Recorded data
------------------------
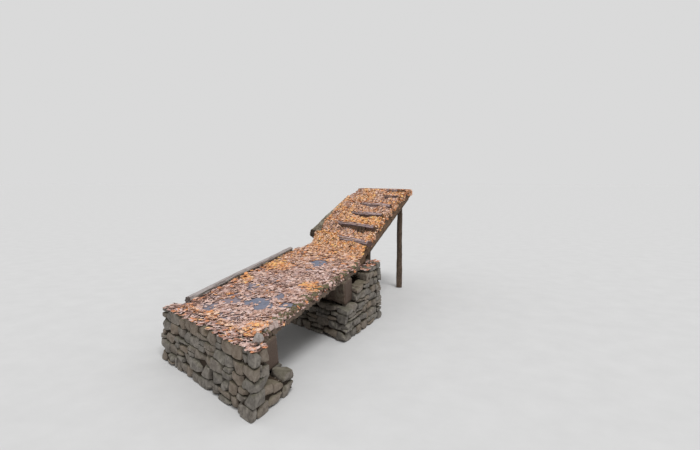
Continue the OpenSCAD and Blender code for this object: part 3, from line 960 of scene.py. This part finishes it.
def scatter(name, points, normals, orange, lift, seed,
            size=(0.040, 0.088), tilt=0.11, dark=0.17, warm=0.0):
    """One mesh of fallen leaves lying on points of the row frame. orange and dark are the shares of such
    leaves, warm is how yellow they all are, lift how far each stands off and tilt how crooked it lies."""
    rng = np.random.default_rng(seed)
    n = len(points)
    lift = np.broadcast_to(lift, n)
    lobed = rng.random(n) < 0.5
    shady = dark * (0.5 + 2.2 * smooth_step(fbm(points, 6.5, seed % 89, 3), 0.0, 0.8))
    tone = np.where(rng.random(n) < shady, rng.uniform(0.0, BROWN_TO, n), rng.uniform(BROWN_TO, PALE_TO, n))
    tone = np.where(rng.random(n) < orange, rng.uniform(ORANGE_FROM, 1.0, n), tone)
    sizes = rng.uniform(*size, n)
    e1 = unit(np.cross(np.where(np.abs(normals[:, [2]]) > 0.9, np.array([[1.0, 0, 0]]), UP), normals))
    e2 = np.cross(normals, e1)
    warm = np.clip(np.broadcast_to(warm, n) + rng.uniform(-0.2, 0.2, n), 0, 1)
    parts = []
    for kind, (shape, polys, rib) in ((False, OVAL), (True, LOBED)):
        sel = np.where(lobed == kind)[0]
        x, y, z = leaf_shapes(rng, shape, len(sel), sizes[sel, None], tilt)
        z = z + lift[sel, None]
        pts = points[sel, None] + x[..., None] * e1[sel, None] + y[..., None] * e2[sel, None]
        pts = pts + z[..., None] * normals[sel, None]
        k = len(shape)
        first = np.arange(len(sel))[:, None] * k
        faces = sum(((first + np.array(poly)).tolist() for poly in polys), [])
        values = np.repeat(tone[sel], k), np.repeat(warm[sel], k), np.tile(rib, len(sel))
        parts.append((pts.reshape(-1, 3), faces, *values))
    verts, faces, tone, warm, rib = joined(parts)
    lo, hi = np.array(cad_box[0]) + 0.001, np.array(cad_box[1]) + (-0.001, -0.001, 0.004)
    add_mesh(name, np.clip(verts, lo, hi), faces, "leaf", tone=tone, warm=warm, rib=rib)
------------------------
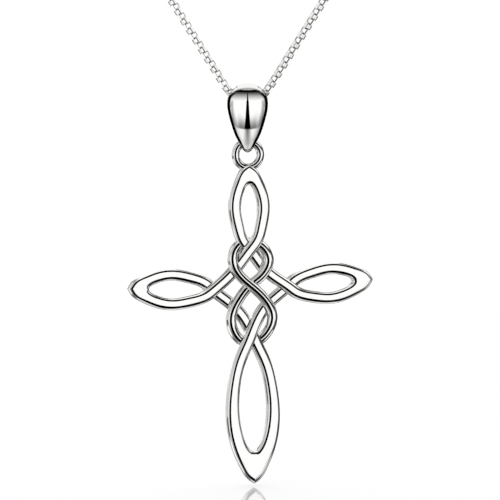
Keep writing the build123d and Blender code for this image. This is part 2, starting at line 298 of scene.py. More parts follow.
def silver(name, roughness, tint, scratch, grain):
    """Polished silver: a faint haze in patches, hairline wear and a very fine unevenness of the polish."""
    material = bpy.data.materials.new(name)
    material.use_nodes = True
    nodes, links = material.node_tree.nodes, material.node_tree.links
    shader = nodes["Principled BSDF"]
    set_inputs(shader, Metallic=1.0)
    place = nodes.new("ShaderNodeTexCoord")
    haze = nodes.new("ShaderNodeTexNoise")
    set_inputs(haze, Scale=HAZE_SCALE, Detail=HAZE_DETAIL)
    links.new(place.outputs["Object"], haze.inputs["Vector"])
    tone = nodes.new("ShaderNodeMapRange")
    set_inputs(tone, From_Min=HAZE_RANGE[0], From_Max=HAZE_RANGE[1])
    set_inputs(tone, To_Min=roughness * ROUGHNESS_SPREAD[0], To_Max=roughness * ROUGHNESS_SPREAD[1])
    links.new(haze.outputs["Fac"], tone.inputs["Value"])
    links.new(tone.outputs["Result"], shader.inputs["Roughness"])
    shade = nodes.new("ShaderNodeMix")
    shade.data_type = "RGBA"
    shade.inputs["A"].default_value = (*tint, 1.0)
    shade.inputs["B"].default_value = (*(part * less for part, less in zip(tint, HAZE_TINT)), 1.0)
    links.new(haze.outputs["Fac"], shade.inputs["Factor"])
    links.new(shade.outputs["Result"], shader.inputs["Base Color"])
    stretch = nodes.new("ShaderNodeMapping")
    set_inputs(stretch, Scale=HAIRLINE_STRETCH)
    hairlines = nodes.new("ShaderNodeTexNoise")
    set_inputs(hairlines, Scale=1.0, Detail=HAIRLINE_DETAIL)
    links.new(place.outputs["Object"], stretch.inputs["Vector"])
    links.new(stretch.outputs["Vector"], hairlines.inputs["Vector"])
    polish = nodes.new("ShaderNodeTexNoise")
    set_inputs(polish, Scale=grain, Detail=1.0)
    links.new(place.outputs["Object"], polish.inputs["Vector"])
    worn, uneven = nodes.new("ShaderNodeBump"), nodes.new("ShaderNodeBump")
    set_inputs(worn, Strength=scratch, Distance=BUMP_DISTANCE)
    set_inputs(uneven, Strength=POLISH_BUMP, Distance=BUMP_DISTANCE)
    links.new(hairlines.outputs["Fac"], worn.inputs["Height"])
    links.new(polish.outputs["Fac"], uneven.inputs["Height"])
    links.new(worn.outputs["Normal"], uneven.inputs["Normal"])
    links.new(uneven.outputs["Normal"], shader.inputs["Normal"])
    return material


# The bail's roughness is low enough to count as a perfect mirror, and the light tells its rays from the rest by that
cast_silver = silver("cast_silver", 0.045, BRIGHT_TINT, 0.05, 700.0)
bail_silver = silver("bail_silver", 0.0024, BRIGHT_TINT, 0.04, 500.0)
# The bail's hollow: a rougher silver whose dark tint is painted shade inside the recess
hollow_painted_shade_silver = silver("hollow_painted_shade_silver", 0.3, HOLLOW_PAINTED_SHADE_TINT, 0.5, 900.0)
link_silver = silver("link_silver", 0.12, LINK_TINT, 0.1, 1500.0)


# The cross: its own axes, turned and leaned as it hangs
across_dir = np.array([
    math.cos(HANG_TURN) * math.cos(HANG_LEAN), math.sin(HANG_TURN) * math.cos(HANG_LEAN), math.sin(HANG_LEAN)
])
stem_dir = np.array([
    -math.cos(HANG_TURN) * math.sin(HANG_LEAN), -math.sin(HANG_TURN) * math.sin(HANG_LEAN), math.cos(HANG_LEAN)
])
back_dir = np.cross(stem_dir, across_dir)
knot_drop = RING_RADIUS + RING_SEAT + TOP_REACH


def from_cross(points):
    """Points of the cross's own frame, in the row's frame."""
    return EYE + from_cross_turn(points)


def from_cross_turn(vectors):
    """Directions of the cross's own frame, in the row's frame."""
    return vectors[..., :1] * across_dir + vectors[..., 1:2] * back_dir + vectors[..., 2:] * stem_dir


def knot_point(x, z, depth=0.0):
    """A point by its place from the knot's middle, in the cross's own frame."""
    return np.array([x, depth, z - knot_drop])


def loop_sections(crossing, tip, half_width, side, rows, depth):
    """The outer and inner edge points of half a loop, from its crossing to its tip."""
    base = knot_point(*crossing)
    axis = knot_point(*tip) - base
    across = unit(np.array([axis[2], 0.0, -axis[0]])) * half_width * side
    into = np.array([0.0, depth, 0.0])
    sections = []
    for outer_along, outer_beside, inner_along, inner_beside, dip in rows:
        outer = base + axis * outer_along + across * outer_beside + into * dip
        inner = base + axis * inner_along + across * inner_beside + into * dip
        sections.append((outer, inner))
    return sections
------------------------
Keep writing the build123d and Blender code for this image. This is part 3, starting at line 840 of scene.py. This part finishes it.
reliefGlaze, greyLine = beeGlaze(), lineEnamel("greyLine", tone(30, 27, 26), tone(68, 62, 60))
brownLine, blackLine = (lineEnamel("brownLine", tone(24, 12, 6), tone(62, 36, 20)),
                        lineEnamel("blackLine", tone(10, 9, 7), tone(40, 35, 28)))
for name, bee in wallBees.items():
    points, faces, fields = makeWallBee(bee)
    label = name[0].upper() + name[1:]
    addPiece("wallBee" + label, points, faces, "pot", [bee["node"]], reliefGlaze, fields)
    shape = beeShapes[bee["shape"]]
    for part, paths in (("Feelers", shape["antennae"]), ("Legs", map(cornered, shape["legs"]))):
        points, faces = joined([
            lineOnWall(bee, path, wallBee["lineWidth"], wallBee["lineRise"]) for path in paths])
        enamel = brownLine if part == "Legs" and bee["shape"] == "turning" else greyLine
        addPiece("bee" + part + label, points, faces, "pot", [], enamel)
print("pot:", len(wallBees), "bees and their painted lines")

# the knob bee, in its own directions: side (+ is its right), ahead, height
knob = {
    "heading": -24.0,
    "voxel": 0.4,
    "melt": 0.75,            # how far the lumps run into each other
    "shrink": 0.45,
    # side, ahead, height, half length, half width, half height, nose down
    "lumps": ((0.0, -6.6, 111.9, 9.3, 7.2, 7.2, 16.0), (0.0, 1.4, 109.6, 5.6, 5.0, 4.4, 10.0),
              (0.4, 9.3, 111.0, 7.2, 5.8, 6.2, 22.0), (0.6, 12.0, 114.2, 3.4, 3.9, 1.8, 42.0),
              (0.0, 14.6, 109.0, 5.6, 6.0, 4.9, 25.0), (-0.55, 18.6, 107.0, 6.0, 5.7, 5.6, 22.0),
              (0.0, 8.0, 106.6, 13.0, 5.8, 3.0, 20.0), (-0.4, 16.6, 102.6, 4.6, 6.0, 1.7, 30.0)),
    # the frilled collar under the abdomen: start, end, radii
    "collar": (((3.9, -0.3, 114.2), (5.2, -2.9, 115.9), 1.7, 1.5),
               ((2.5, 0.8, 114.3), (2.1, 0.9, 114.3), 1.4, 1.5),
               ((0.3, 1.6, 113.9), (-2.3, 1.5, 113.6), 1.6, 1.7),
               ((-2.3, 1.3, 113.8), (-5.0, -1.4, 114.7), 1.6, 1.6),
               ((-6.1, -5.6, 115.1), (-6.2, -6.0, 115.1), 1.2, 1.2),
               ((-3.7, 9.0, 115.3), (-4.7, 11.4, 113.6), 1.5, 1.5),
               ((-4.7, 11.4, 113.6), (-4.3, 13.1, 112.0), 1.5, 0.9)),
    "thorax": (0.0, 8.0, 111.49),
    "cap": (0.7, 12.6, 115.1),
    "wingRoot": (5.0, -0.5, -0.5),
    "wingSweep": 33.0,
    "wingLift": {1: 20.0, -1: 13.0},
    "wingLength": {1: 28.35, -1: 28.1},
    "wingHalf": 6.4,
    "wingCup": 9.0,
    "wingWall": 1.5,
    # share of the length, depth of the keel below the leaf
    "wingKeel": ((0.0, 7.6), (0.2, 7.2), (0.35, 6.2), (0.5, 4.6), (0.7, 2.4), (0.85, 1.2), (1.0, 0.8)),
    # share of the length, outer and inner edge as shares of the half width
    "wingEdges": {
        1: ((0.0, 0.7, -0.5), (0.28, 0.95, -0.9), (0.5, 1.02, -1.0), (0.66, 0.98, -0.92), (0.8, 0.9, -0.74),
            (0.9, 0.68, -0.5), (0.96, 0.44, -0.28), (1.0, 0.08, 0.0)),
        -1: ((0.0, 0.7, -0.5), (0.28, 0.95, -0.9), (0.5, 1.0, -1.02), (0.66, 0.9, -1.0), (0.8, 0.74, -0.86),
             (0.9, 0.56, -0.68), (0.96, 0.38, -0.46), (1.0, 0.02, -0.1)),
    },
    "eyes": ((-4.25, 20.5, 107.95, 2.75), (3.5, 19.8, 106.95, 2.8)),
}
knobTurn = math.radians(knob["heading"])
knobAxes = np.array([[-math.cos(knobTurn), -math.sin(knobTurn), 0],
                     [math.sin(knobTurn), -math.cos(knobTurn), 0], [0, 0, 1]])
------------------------
Pick out every line above that holds the word "This" and copy it.

Continue the OpenSCAD and Blender code for this object: part 3, from line 960 of scene.py. This part finishes it.
Keep writing the build123d and Blender code for this image. This is part 2, starting at line 298 of scene.py. More parts follow.
Keep writing the build123d and Blender code for this image. This is part 3, starting at line 840 of scene.py. This part finishes it.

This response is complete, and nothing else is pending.